DATASET SECTION
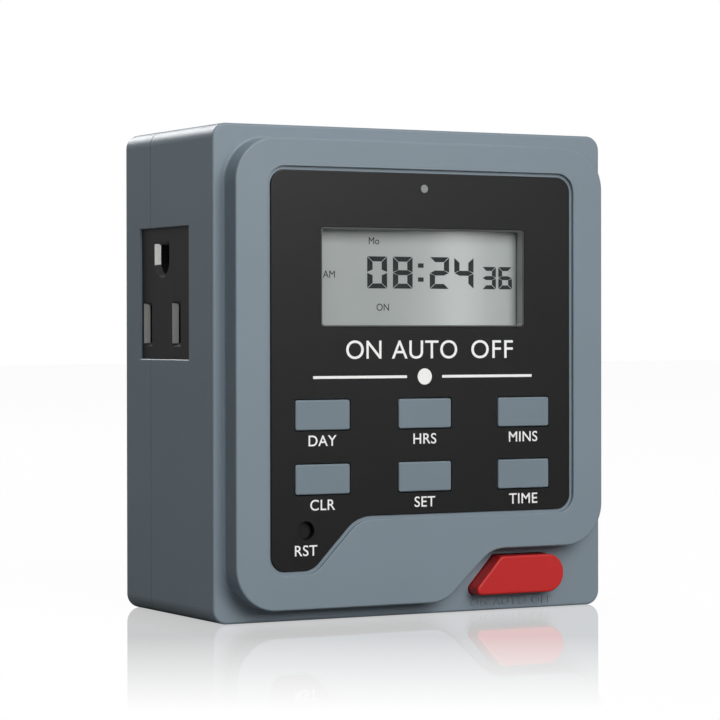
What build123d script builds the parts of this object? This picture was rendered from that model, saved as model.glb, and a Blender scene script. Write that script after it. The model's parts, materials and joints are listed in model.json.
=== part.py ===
from build123d import *
import os

# Digital plug-in timer with a grounded outlet in each side, in millimetres.
# X runs to the right, Y from the front to the wall socket behind, Z up.
# The origin is the middle of the base, half way through the depth of the housing.

os.makedirs("parts", exist_ok=True)

# Housing
housing_width = 82.5
housing_height = 90.2
housing_depth = 38.5
rear_shell_depth = 11.5
wall = 2.0
corner_radius = 2.7
front_edge_radius = 0.45
rear_edge_radius = 0.5
parting_bevel = 0.15
lip_height = 1.5
lip_thickness = 0.9
lip_clearance = 0.1

# Raised bezel, which steps down at the lower right to leave room for the mode key
bezel_proud = 4.6
bezel_top_margin = 2.6
bezel_margin = 2.4
bezel_side_margin = 2.35
bezel_corner_radius = 8.0
bezel_step_z = 12.0
bezel_step_high_run = 24.45
bezel_step_low_run = 34.8
bezel_step_radius = 7.0
bezel_foot_radius = 0.4
bezel_edge_radius = 0.35

# Face panel, sunk in the bezel, with a shallow groove round its edge
panel_sink = 0.3
panel_thickness = 1.5
panel_clearance = 0.05
panel_edge_radius = 0.15
groove_width = 0.7
groove_depth = 0.65
groove_edge_radius = 0.15
panel_corner_radius = 2.8
bezel_side_width = 7.15
bezel_top_width = 5.8
bezel_bottom_width = 7.0
panel_step_low_run = 8.4
panel_step_high_run = 17.65
panel_step_low_radius = 4.0
panel_step_high_radius = 7.0
ledge_width = 1.5
ledge_thickness = 1.5

# Display
window_width = 43.2
window_height = 18.1
window_from_top = 19.2
window_corner_radius = 0.6
collar_wall = 0.25
collar_sink = 0.05
display_window_depth = 2.1
display_window_thickness = 0.6
lcd_width = 49.0
lcd_height = 22.6
lcd_glass = 1.4
lcd_ledge = 2.0
frame_wall = 1.2
fit_clearance = 0.1
zebra_width = 1.8
zebra_end_gap = 1.5

# Function keys
key_width = 11.15
key_height = 5.45
key_corner_radius = 0.4
key_edge_radius = 0.25
key_side_margin = 10.4
key_row_from_step = 6.9
key_row_pitch = 11.65
key_proud = 0.2
key_gap = 0.2
key_play = 0.1
flange_margin = 0.8
flange_thickness = 1.0
stem_radius = 2.0

# Reset key, pressed with a pen point through a small hole
reset_from_side = 7.0
reset_from_bottom = 7.3
reset_hole_radius = 1.7
reset_sink = 1.1
reset_stem_radius = 1.2

# Mode key, a bar with one slanted and one round end
mode_from_step = 6.6
mode_slant_width = 6.55
mode_right_margin = 7.8
mode_bottom_margin = 0.8
mode_top_gap = 1.6
mode_proud = 3.3
mode_end_radius = 3.55
mode_corner_radius = 1.0
mode_edge_radius = 0.4

# Push switches under the keys
switch_side = 6.0
switch_body_height = 3.5
switch_height = 5.0
plunger_radius = 1.7
plunger_clearance = 0.1
plunger_hidden = 0.7
plunger_well = 1.8

# Indicator
indicator_from_top = 2.8
indicator_radius = 0.75
indicator_flange_radius = 1.1
led_size = 1.6
led_height = 0.8

# Circuit boards
board_thickness = 1.6
board_edge_gap = 0.6
control_board_side_gap = 3.8
post_radius = 2.2
control_post_side_inset = 2.0
control_post_top_inset = 4.2
control_post_low_z = 26.0
power_board_side_gap = 2.5
power_board_pin_gap = 5.7
power_post_side_inset = 4.5
power_post_bottom_inset = 3.5
power_post_top_inset = 4.3
power_post_height = 2.5

# Screws
boss_inset = 5.0
front_boss_radius = 3.2
rear_boss_radius = 3.9
housing_screw_radius = 1.4
housing_screw_head_radius = 2.6
housing_screw_head_height = 2.0
housing_screw_sink = 1.0
housing_screw_bite = 9.0
cross_recess_length = 3.2
cross_recess_width = 0.7
board_screw_radius = 0.9
board_screw_head_radius = 1.8
board_screw_head_height = 1.2
board_screw_bite = 4.0
power_screw_bite = 2.4
screw_clearance = 0.05
boss_end_gap = 0.3

# Outlets, one in each side
outlet_behind_middle = 1.85
outlet_from_top = 30.4
outlet_board_gap = 0.3
outlet_width = 21.7
outlet_height = 24.45
outlet_edge_bevel = 0.15
outlet_recess = 0.5
outlet_clearance = 0.05
outlet_depth = 23.5
outlet_flange = 1.5
outlet_flange_thickness = 2.0
outlet_face_thickness = 3.0
outlet_cover_thickness = 1.3
hole_shift = 1.8
blade_spacing = 12.7
ground_offset = 11.9
ground_rise = 6.25
slot_width = 2.3
slot_height = 7.0
lead_in_width = 0.65
lead_in_depth = 1.0
ground_hole_width = 5.2
ground_hole_top = 2.8
blade_cavity_width = 3.9
blade_cavity_height = 8.4
ground_cavity_width = 6.8
ground_cavity_height = 7.4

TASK
Print the listing above from its first line through the line with "lip_clearance = 0.1", and stop there.

OUTPUT
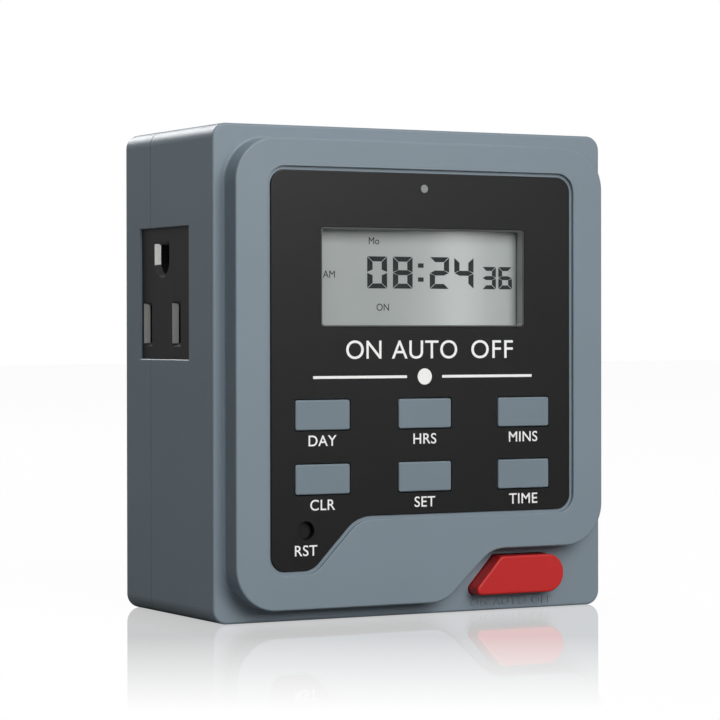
What build123d script builds the parts of this object? This picture was rendered from that model, saved as model.glb, and a Blender scene script. Write that script after it. The model's parts, materials and joints are listed in model.json.
=== part.py ===
from build123d import *
import os

# Digital plug-in timer with a grounded outlet in each side, in millimetres.
# X runs to the right, Y from the front to the wall socket behind, Z up.
# The origin is the middle of the base, half way through the depth of the housing.

os.makedirs("parts", exist_ok=True)

# Housing
housing_width = 82.5
housing_height = 90.2
housing_depth = 38.5
rear_shell_depth = 11.5
wall = 2.0
corner_radius = 2.7
front_edge_radius = 0.45
rear_edge_radius = 0.5
parting_bevel = 0.15
lip_height = 1.5
lip_thickness = 0.9
lip_clearance = 0.1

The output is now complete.